中文摘要：

由于实验中无法观察材料的孔洞在受冲击加载时的变形过程，本文对纯铝中孔洞的变形过程进行了数值模拟．采用了3种材料模型：双线悱模型、塑性随动模型和应变率相关塑性模型，分别模拟了它们在冲击压缩下内部微孔洞的塌陷，并对结果作了详细的比较．结果表明：基体材料模型为双线性模型时，孔洞在冲击压缩下会出现射流现象，应变率的变化和材料的硬化方式不影响孔洞的变形；模型为应变率相关塑性模型时，孔洞在冲击压缩下不会出现射流现象，孔洞的变形与当前应变率和应变率历史相关；模型为塑性随动模型时，孔洞在压缩到某一时刻体积不会进一步缩小，孔洞周围单元会因失效而被删除，孔洞反而有变大的趋势，并且用这种模型模拟孔洞变形时，硬化系数会对孔洞变形有影响．通过对使用3种模型计算结果的比较，可以确定影响孔洞变形的主要因素．

英文摘要：

Because the deformation process of voids inside the material can not be observed in dynamic shock experiments, the micro void deformation in pure aluminum is simulated under the shock compression by supposing three matrix material models, including the bilinear model, the plasticity kinematic model and the strain rate-dependent plasticity model. The contracting results indicate that： If the matrix material is the bilinear model, the fluidic phenomenon will be displayed in the compressing void, and the change of strain rate and the hardening style of the material will not affect the deformation of the void.
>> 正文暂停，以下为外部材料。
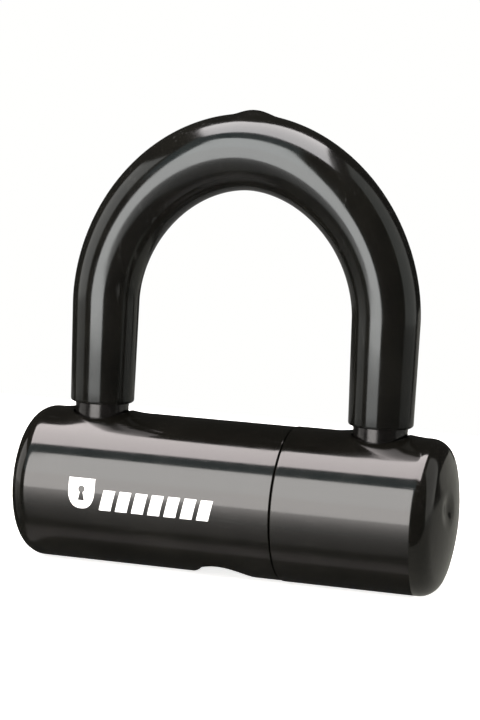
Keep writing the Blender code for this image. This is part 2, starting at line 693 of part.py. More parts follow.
make_shackle_bar()
make_shackle_sleeve()
make_left_cover()
make_right_cover()
make_crossbar_tube()
for side_name, side in (("left", -1), ("right", 1)):
    make_end_plug(f"{side_name}_end_plug", side)
    make_roll_pin(f"{side_name}_end_plug_pin", END_PIN_RADIUS, side * END_PIN_X)
    make_roll_pin(f"{side_name}_chassis_pin", CHASSIS_PIN_RADIUS, side * CHASSIS_PIN_X)
make_chassis_lower()
make_chassis_upper()
for index, screw_place in enumerate(screw_places(), 1):
    make_chassis_screw(index, screw_place)
make_cylinder_shell()
make_chamber_cover()
make_plug()
make_plug_clip()
make_cam()
make_bolt("right_bolt", 0.0)
make_bolt("left_bolt", math.pi)
for index, (chamber_height, key_pin_length) in enumerate(zip(CHAMBER_HEIGHTS, KEY_PIN_LENGTHS), 1):
    make_key_pin(index, chamber_height, key_pin_length)
    make_driver_pin(index, chamber_height)
    make_driver_spring(index, chamber_height)
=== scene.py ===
"""The looks of a mini U-lock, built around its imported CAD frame.

A rubber sleeved shackle and two moulded covers, all glossy black, stand for the plain CAD solids.
The tube, the pins and the springs inside them are remade too. The other inner pieces keep their
CAD shape, shaded smooth, and get a machined or cast metal finish. Sizes come from the frame's
boxes or are named here, in metres, and a height is measured from the floor.
"""

import math

import bmesh
import bpy
from mathutils import Matrix, Vector


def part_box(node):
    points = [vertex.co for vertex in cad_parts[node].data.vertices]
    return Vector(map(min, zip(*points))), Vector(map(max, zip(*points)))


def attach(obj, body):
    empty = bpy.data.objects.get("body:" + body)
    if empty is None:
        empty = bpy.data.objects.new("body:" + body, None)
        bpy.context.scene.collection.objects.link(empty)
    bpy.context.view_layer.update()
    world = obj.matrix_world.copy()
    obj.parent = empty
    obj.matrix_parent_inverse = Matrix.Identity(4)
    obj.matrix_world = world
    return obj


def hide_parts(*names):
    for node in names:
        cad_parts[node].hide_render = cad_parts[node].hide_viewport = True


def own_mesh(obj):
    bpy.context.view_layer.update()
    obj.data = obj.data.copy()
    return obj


MM = 0.001
QUARTER = math.pi / 2

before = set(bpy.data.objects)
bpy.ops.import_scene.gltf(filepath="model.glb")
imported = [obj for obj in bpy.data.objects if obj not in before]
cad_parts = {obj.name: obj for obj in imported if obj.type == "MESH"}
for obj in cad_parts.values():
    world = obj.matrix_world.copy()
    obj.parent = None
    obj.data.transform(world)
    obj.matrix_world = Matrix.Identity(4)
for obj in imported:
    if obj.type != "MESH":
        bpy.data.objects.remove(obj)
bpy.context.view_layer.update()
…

If the matrix material is rate-dependent plasticity model, the fluidic phenomenon will not appear in the compressing voids, and the deformation of the voids is dependent on the present strain rate and the strain rate history. If the matrix material is plasticity kinematic model, the void volume will not decrease any more when it reaches a critical size. As the units around the void will be deleted due to its failure, the void will be bigger instead. The void deformation will also be affected by the hardening coefficient in this situation. By comparing the three computing results with different material models, the main factor of void deformation will be determined.